I was under the impression that MyISAM is faster for most use cases (which is why it's the default), and that InnoDB is most useful when you've got a large number of parallel UPDATE/INSERTs going on in the same table. That is, even if you've got 10,000 people reading your website all at the same time, row-level locking isn't going to make a bit of difference as far as read speeds -- it's only if you've got a large number of people editing content (e.g. a busy web forum, or image posting site, perhaps) that you're going to see a significant performance boost from switching to MyISAM. And since most sites are doing much more SELECTing than UPDATE/INSERTing, MyISAM is generally a better choice. There are also other considerations, such as fulltext searching, which MyISAM can do, but not InnoDB; and MyISAM's smaller resource usage. (Google for 'myisam vs. innodb' for more detailed comparisons)
Anyhow, I think in many cases, you might actually be doing more harm than good by switching to InnoDB.
Oops -- meant to say "...see a significant performance boost from switching to InnoDB" there.
And I also forgot to say thanks for the useful post.

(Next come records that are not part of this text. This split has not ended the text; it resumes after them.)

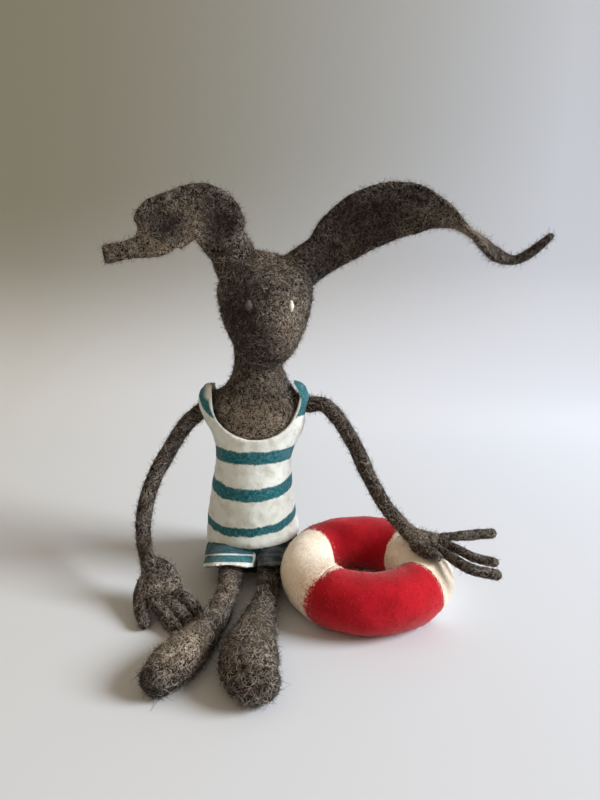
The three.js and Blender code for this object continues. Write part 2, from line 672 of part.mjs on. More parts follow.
// The point of the head's face at an X and a Z
function facePoint(x, z) {
  const form = new THREE.Mesh(geometryOf(headForm), new THREE.MeshBasicMaterial());
  return new THREE.Raycaster(vec(x, -200, z), vec(0, 1, 0)).intersectObject(form)[0].point;
}
const eyeMiddles = {
  right: facePoint(EYE_MIDDLE - EYE_SPACING / 2, EYE_HEIGHT + 0.6),
  left: facePoint(EYE_MIDDLE + EYE_SPACING / 2, EYE_HEIGHT - 0.4),
};
for (const side of SIDES) eyeMiddles[side].y += EYE_SINKS_IN;
const eyeForm = (side, grow) =>
  solidOf(
    new THREE.SphereGeometry(1, 8, 6)
      .scale(EYE_RADIUS + grow, EYE_RADIUS + grow, EYE_RADIUS * 1.5 + grow)
      .translate(...eyeMiddles[side]),
  );

const earRoots = SIDES.map((side) => ears[side].path.at(0).point);
const neckSocket = rod(
  neckHead.clone().addScaledVector(UP, -40),
  neckHead.clone().addScaledVector(UP, TURN_GAP),
  NECK_RADIUS + TURN_GAP,
  HEAD_SIDES,
);
const earBarMiddle = neckHead.clone().addScaledVector(UP, EAR_BAR_ABOVE_NECK);
const headWire = (radius, reach) =>
  joined(
    rod(neckHead.clone().addScaledVector(UP, 2 * TURN_GAP - reach), earBarMiddle, radius, 6),
    ...earRoots.map((root) => {
      const run = root.clone().sub(earBarMiddle);
      run.setLength(run.length() - EAR_BALL - GAP + reach);
      return rod(earBarMiddle, earBarMiddle.clone().add(run), radius, 6);
    }),
  );
addPiece(
  "head",
  "head",
  cut(
    headForm,
    neckSocket,
    ...earRoots.map((place) => ball(place, EAR_BALL + GAP)),
    ...SIDES.map((side) => eyeForm(side, GAP)),
    headWire(LIMB_WIRE_RADIUS + GAP, CHANNEL_RUNS_ON),
  ),
  wool,
);
addPiece("head", "armature_head", headWire(LIMB_WIRE_RADIUS, -WIRE_STOPS_SHORT), wire);
for (const side of SIDES) addPiece("head", `eye_${side}`, eyeForm(side, 0), eyeFelt);

// A limb of one or two stretches, carried by a body: each stretch is a body with its felt and its wire.
function addLimb({ path, bends, names }, carrier, { wireRadius, sides, carriesHand }) {
  return names.map((name, i) => {
    const isLast = i === names.length - 1;
    const endsFree = isLast && !carriesHand;
    const to = isLast ? path.last : bends[i + 1];
    const stretch = limbStretch(path, bends[i], to, { sides, wireRadius, endsFree });
    addBody(name, stretch.pivot, i ? names[i - 1] : carrier);
    addPiece(name, name, stretch.felt, wool);
    addPiece(name, `armature_${name}`, stretch.wire, wire);
    return stretch;
  });
}

for (const side of SIDES) {
  addLimb(ears[side], "head", { wireRadius: LIMB_WIRE_RADIUS, sides: 10 });
  addLimb(arms[side], "torso", { wireRadius: LIMB_WIRE_RADIUS, sides: 8, carriesHand: true });

  // Each thigh wears a short leg of the suit, whose ball end turns in the suit's dish
  const leg = legs[side];
  const [thigh] = addLimb(leg, "torso", { wireRadius: BODY_WIRE_RADIUS, sides: 8 });
  const tube = felted(leg.suit, { sides: 12, flatEnd: true });
  const room = felted(leg.suit, { sides: 12, flatEnd: true, grow: -SUIT_LEG_THICK });
  const hemFrame = leg.suit.at(leg.suit.last);
  const mouthOfLeg = rod(
    hemFrame.point,
    hemFrame.point.clone().addScaledVector(hemFrame.direction, 3),
    hemFrame.deep - SUIT_LEG_THICK,
    10,
  );
  const thighRoom = felted(leg.path, { to: 2, flatEnd: true, grow: GAP });
  addPiece(
    leg.names[0],
    `suit_leg_${side}`,
    cut(tube, room, mouthOfLeg, thighRoom, thigh.channel, surfaceBlock),
    creamFelt,
  );

  // Hand: a palm on the wrist, dished for the digits' balls
  const palmName = `palm_${side}`;
  const palmPath = palms[side];
  addBody(palmName, wrist[side], `forearm_${side}`);
  const digitPaths = Object.entries(digits[side]);
  const knuckles = digitPaths.map(([, path]) => ball(path.at(0).point, path.at(0).wide + GAP, 8, 6));
  const palmWires = (radius, reach) =>
    joined(
      ...digitPaths.map(([, path]) => {
        const run = path.at(0).point.clone().sub(wrist[side]);
        run.setLength(run.length() - path.at(0).wide - GAP + reach);
        return rod(wrist[side], wrist[side].clone().add(run), radius, 4);
      }),
    );
  const wristFrame = palmPath.at(0);
  const mouth = rod(
    wristFrame.point.clone().addScaledVector(wristFrame.direction, -WRIST_RADIUS - 1),
    wristFrame.point.clone().addScaledVector(wristFrame.direction, 2),
    DIGIT_WIRE_RADIUS + 3 * GAP,
    6,
  );
  const palmWhole = felted(palmPath, { sides: 8 });
  const palmChannels = palmWires(DIGIT_WIRE_RADIUS + GAP, CHANNEL_RUNS_ON);
  addPiece(palmName, palmName, cut(palmWhole, ...knuckles, mouth, palmChannels, surfaceBlock), wool);
  addPiece(palmName, `armature_${palmName}`, palmWires(DIGIT_WIRE_RADIUS, -WIRE_STOPS_SHORT), wire);
  for (const [name, path] of digitPaths) {
    const digit = { path, bends: [0], names: [`${name}_${side}`] };
    addLimb(digit, palmName, { wireRadius: DIGIT_WIRE_RADIUS, sides: 6 });
  }
}

// Lifebuoy: a stuffed ring of four felt stretches, red and white in turn

const buoyCentre = vec(BUOY_X, BUOY_Y, 0);
addBody("lifebuoy", buoyCentre, "torso");
const buoyMiddleRadius = BUOY_RADIUS - BUOY_TUBE_RADIUS;
const tubeCorner = BUOY_TUBE_RADIUS / Math.cos(Math.PI / BUOY_TUBE_SIDES);
const buoyStretches = [
  { name: "lifebuoy_red_front", from: -132, to: -40, felt: redFelt },
  { name: "lifebuoy_white_left", from: -40, to: 36, felt: creamFelt },
  { name: "lifebuoy_red_back", from: 36, to: 146, felt: redFelt },
  { name: "lifebuoy_white_right", from: 146, to: 228, felt: creamFelt },
];
for (const { name, from, to, felt } of buoyStretches) {
  const halfGap = THREE.MathUtils.radToDeg(GAP / 2 / (buoyMiddleRadius - BUOY_TUBE_RADIUS));
  const steps = Math.round(((to - from) / 360) * BUOY_RING_SIDES);
  const rings = Array.from({ length: steps + 1 }, (_, i) => {
    const turn = THREE.MathUtils.degToRad(from + halfGap + ((to - from - 2 * halfGap) * i) / steps);
    return Array.from({ length: BUOY_TUBE_SIDES }, (_, side) => {
      const angle = (2 * Math.PI * (side + 0.5)) / BUOY_TUBE_SIDES;
      const reach = buoyMiddleRadius - tubeCorner * Math.cos(angle);
      const height = BUOY_TUBE_RADIUS - FLOOR_PRESS + tubeCorner * Math.sin(angle);
      return vec(reach * Math.cos(turn), reach * Math.sin(turn), height).add(buoyCentre);
    });
  });
  const middleOf = (ring) =>
    ring.reduce((sum, point) => sum.add(point), vec(0, 0, 0)).divideScalar(ring.length);
  const stretch = solidOf(skinned(rings, middleOf(rings[0]), middleOf(rings[steps])));
  addPiece("lifebuoy", name, cut(stretch, surfaceBlock), felt);
}

// The origin goes under the middle of the whole part
doll.updateMatrixWorld(true);
const box = new THREE.Box3().setFromObject(doll, true);
doll.position.set(-(box.min.x + box.max.x) / 2, -(box.min.y + box.max.y) / 2, -box.min.z);

export default doll;
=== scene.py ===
"""Looks of a needle-felted rabbit doll in a striped bathing suit, one hand on a felt lifebuoy."""

import json
import math

import bmesh
import bpy
import numpy as np
from bpy.props import FloatProperty, FloatVectorProperty, PointerProperty
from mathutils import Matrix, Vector, noise


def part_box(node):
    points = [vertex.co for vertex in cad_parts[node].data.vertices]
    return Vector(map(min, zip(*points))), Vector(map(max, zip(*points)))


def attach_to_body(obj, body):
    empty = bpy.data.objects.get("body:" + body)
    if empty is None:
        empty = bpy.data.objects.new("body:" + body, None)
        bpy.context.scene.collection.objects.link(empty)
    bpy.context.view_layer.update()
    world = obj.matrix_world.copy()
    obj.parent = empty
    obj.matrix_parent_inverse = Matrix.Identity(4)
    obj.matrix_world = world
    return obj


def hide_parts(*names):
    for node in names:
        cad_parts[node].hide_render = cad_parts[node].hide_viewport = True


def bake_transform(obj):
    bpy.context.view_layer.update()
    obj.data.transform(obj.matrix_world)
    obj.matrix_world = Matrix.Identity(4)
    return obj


bl_info = {
    "name": "Felt rabbit doll",
    "version": (1, 0, 0),
    "blender": (4, 5, 0),
    "location": "View3D > Sidebar > Felt doll",
    "description": "Makes a needle-felted rabbit doll with its bathing suit and lifebuoy",
    "category": "Object",
}

MM = 0.001
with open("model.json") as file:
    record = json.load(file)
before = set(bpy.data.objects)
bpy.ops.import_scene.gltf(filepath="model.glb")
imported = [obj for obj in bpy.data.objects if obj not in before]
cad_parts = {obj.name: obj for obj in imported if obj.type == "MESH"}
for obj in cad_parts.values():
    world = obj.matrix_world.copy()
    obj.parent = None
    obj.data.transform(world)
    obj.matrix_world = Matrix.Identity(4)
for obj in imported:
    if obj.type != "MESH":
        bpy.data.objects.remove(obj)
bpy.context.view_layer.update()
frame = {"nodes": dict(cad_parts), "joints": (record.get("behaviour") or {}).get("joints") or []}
HINGES = [joint for joint in frame["joints"] if joint["type"] == "hinge"]
JOINTS = {joint["name"]: Vector(joint["pos_m"]) for joint in HINGES}

# Places are written in millimetres from the point of the surface under the doll's seat. The neck's joint
# says where that point is in the frame.
NECK_FOOT = (2.8, 3, 120)
SEAT = JOINTS["neck_bend"] - Vector(NECK_FOOT) * MM


def from_joint(name):
    """A joint's place, in millimetres from the seat."""
    return tuple((JOINTS[name] - SEAT) / MM)


def place(x, y, z):
    """A point of the frame, in metres, from millimetres at the seat."""
    return SEAT + Vector((x, y, z)) * MM


# Felted forms. A station is [x, y, z, half width, half depth, across, cup]: the width lies along across,
# and cup lifts the section's two edges towards its depth direction.

SIDES = ("right", "left")
SHOULDER = {side: from_joint(f"shoulder_{side}") for side in SIDES}
WRIST = {side: from_joint(f"wrist_{side}") for side in SIDES}
HIP = {side: from_joint(f"hip_{side}") for side in SIDES}
SUIT_THICK = 2.8

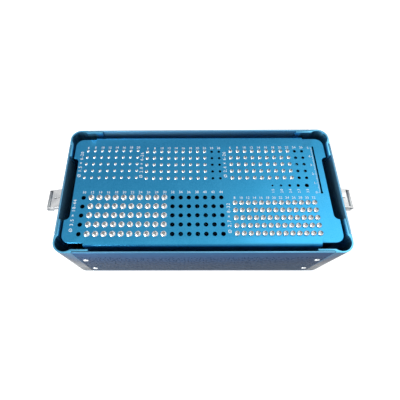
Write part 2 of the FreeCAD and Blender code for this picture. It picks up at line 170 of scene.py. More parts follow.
def finish(name, **constants):
    """A new material, its tree, its shader with these constants, and the place on the object."""
    material = bpy.data.materials.new(name)
    material.use_nodes = True
    tree = material.node_tree
    shader = tree.nodes["Principled BSDF"]
    for socket, value in constants.items():
        shader.inputs[socket.replace("_", " ")].default_value = value
    place = add(tree, "ShaderNodeTexCoord").outputs["Object"]
    return material, tree, shader, place


def dress(tree, shader, colour, height, strength, depth_mm):
    """Gives the shader its colour and its relief."""
    inputs = {"Height": height, "Strength": strength, "Distance": depth_mm * MILLIMETRE}
    bump = add(tree, "ShaderNodeBump", inputs)
    tree.links.new(colour, shader.inputs["Base Color"])
    tree.links.new(bump.outputs[0], shader.inputs["Normal"])


def roughen(tree, shader, pattern, roughness, spread):
    """Lets a pattern vary the roughness by this spread to each side."""
    rough = carried(tree, pattern, 0.3, 0.7, roughness - spread, roughness + spread)
    tree.links.new(rough, shader.inputs["Roughness"])


# %% [markdown]
# ## Anodised aluminium
# Anodising leaves the metal under a thin glassy layer of dyed oxide, so the colour comes back in the
# reflection itself: the shader is metallic, and its base colour is the dye. The sheet is blasted first,
# which gives a satin grain. The real grain is about 0.1 mm across. It is drawn at 0.6 mm here, because
# anything finer than a pixel would be lost. Dye takes a little unevenly, over a few centimetres. The
# walls of the drilled holes get next to no light, so they have painted shade, a dark copy of this finish.

# %% Blasted and anodised sheet
cloud_share = 0.4  # of the fine grain's effect on the dye


def anodised_sheet(name, deep, bright, roughness, grain_mm, cloud_mm):
    """Blasted sheet, dyed between two shades, with a fine grain."""
    material, tree, shader, place = finish(name, Metallic=1.0)
    cloud = noise(tree, place, cloud_mm, 3.0)
    grain = noise(tree, place, grain_mm, 2.0)
    uneven = calculated(tree, "MULTIPLY_ADD", cloud, cloud_share, grain)
    dye = mixed(tree, carried(tree, uneven, 0.45, 0.95), linear(deep), linear(bright))
    dress(tree, shader, dye, grain, 0.15, 0.03)
    roughen(tree, shader, grain, roughness, 0.05)
    return material


rack_blue = anodised_sheet("anodised_aluminium_satin_rack", "2f93c4", "46a9da", 0.36, 0.6, 30.0)
case_blue = anodised_sheet("anodised_aluminium_satin_case", "66a6ca", "7cbada", 0.5, 0.6, 40.0)
# The bores get a dark copy of the sheet finish: painted shade.
bore_painted_shade = anodised_sheet("anodised_aluminium_bore_painted_shade", "0a1622", "10202e", 0.6, 0.6, 10.0)
print("sheet finishes:", rack_blue.name, case_blue.name, bore_painted_shade.name)

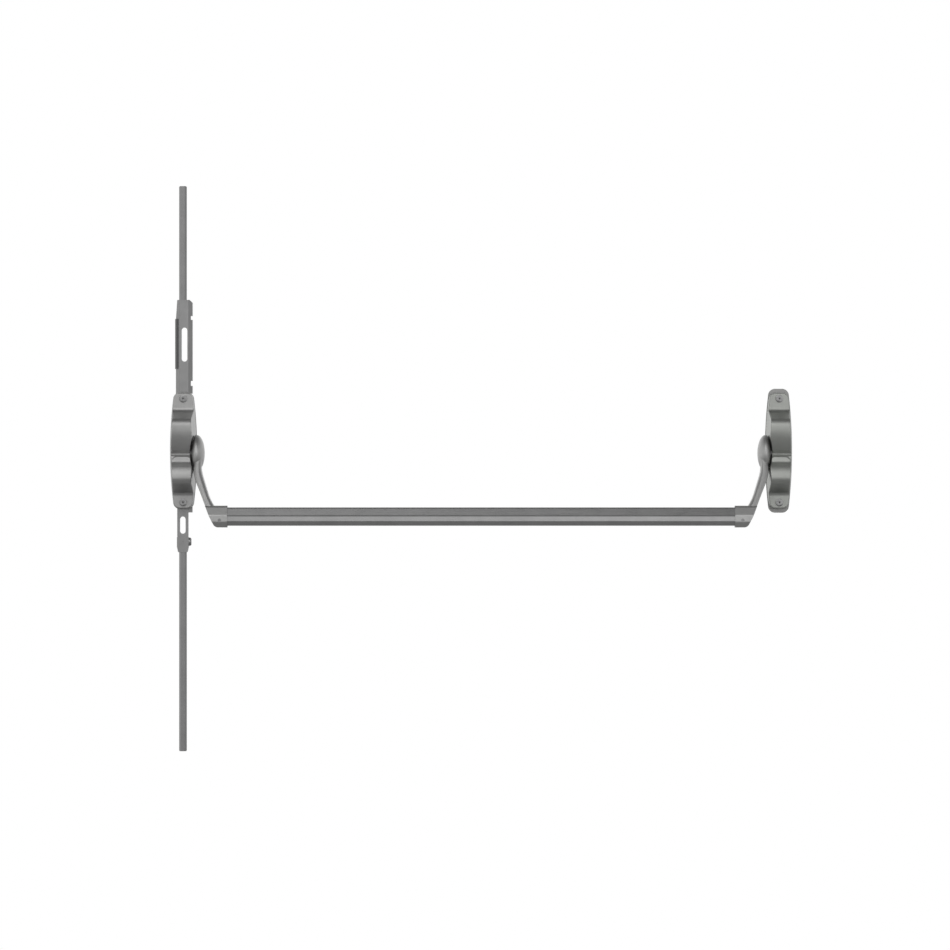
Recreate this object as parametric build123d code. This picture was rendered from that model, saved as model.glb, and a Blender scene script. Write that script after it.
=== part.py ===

Another good way to increase the number of page the server can render is to move all the ressources to S3 so the server only have to take care of rendering pages and not providing static content
Thank you for that advice - I think using a RAM disk would be a lot quicker and easier to set-up than trying to install and learn APC or any of the other caching libraries.
Also, I think it's worth mentioning that Apache can be optimised to serve different kinds of requests from the same server; using lighttpd (instead of or alongside Apache) is also an option.
i have no idea how to do these things and it sounds great. Willing to hire you to help me if interested. :)
Thanks for the info :)
I really liked the advice of storing php sessions in a mysql table using memory engine and using it for load balancing.
Great blog you have here.. It's hard to find high quality writing like yours these days. I seriously appreciate individuals like you! Take care!!
Thanks for the easy-to-understand and informative article.